──────── Material provided ────────

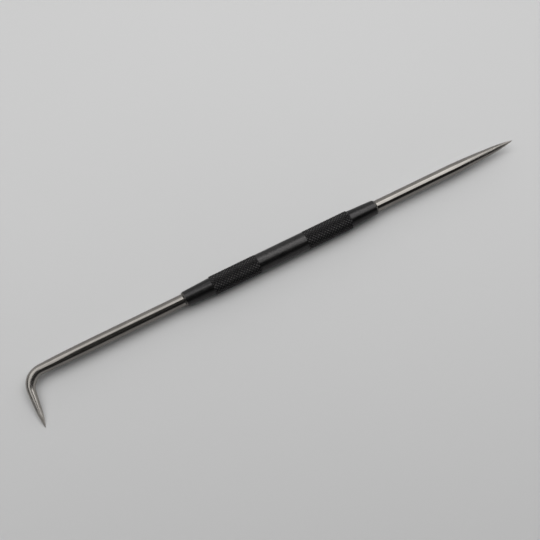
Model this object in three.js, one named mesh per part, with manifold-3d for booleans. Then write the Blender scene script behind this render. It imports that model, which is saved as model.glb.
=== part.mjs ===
// Double-ended scriber: a knurled, blackened steel handle with a straight steel needle pressed into
// one end and a needle bent to about a right angle pressed into the other.
// Millimetres. X runs along the handle towards the straight needle and Z is up. The tool lies on a
// table at Z = 0, on two knurl crests in each band and on the tip of the bent needle.

import * as THREE from 'three';
import { mergeVertices } from 'three/addons/utils/BufferGeometryUtils.js';
import Module from 'manifold-3d';

const wasm = await Module();
wasm.setup();

// Handle, turned from one bar and the same at both ends: a waist, a knurled band and a tapered collar
const waistLength = 21.6;
const waistDiameter = 7.7;
const bandLength = 20.5;
const bandDiameter = 8;
const bandTaper = 0.02;
const bandRunOut = 0.5;
const bandBevel = 0.4;
const collarLength = 12.4;
const collarStep = 0.44;
const mouthChamferLength = 0.75;
const mouthChamferDepth = 0.38;
const mouthWall = 0.16;

// Diamond knurl, rolled left-handed and right-handed at the same helix angle
const knurlTeeth = 18;
const knurlDepth = 0.36;
const knurlHelix = THREE.MathUtils.degToRad(45);

// Both needles are ground from the same wire and pressed into blind bores with a drill-point bottom
const needleDiameter = 5;
const tipDiameter = 0.16;
const tipHalfAngle = THREE.MathUtils.degToRad(13.5);
const seatDepth = 15;
const seatClearance = 0.05;
const seatEndGap = 0.5;
const seatChamfer = 0.4;
const drillHalfAngle = THREE.MathUtils.degToRad(59);

// Straight needle: a long slim taper that ends in a stouter point
const straight = {
  reach: 67.5,
  pointLength: 10.6,
  pointDiameter: 3.05,
  taperLength: 32,
  taperFullness: 0.72,
};

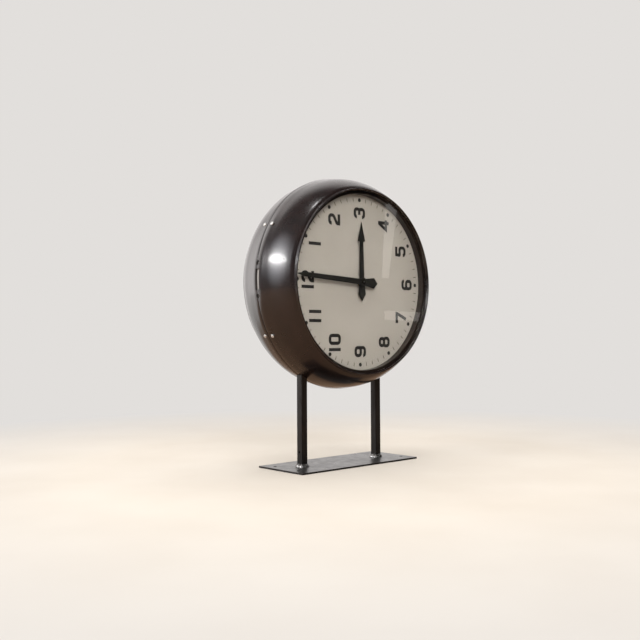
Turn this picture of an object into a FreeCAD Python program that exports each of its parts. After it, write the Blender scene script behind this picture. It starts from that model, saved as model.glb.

────────

Return each entry from the material above exactly as it appears.

| Result of this exercise |
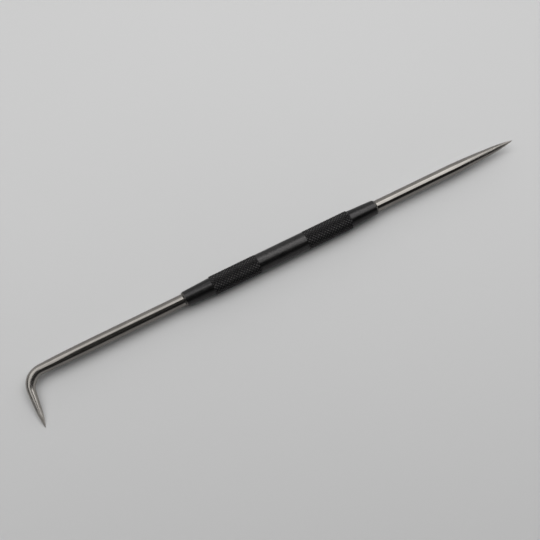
Model this object in three.js, one named mesh per part, with manifold-3d for booleans. Then write the Blender scene script behind this render. It imports that model, which is saved as model.glb.
=== part.mjs ===
// Double-ended scriber: a knurled, blackened steel handle with a straight steel needle pressed into
// one end and a needle bent to about a right angle pressed into the other.
// Millimetres. X runs along the handle towards the straight needle and Z is up. The tool lies on a
// table at Z = 0, on two knurl crests in each band and on the tip of the bent needle.

import * as THREE from 'three';
import { mergeVertices } from 'three/addons/utils/BufferGeometryUtils.js';
import Module from 'manifold-3d';

const wasm = await Module();
wasm.setup();

// Handle, turned from one bar and the same at both ends: a waist, a knurled band and a tapered collar
const waistLength = 21.6;
const waistDiameter = 7.7;
const bandLength = 20.5;
const bandDiameter = 8;
const bandTaper = 0.02;
const bandRunOut = 0.5;
const bandBevel = 0.4;
const collarLength = 12.4;
const collarStep = 0.44;
const mouthChamferLength = 0.75;
const mouthChamferDepth = 0.38;
const mouthWall = 0.16;

// Diamond knurl, rolled left-handed and right-handed at the same helix angle
const knurlTeeth = 18;
const knurlDepth = 0.36;
const knurlHelix = THREE.MathUtils.degToRad(45);

// Both needles are ground from the same wire and pressed into blind bores with a drill-point bottom
const needleDiameter = 5;
const tipDiameter = 0.16;
const tipHalfAngle = THREE.MathUtils.degToRad(13.5);
const seatDepth = 15;
const seatClearance = 0.05;
const seatEndGap = 0.5;
const seatChamfer = 0.4;
const drillHalfAngle = THREE.MathUtils.degToRad(59);

// Straight needle: a long slim taper that ends in a stouter point
const straight = {
  reach: 67.5,
  pointLength: 10.6,
  pointDiameter: 3.05,
  taperLength: 32,
  taperFullness: 0.72,
};

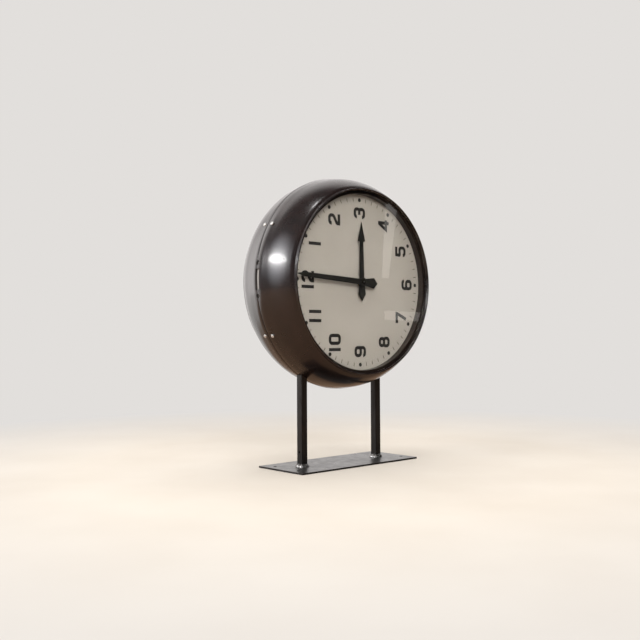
Turn this picture of an object into a FreeCAD Python program that exports each of its parts. After it, write the Blender scene script behind this picture. It starts from that model, saved as model.glb.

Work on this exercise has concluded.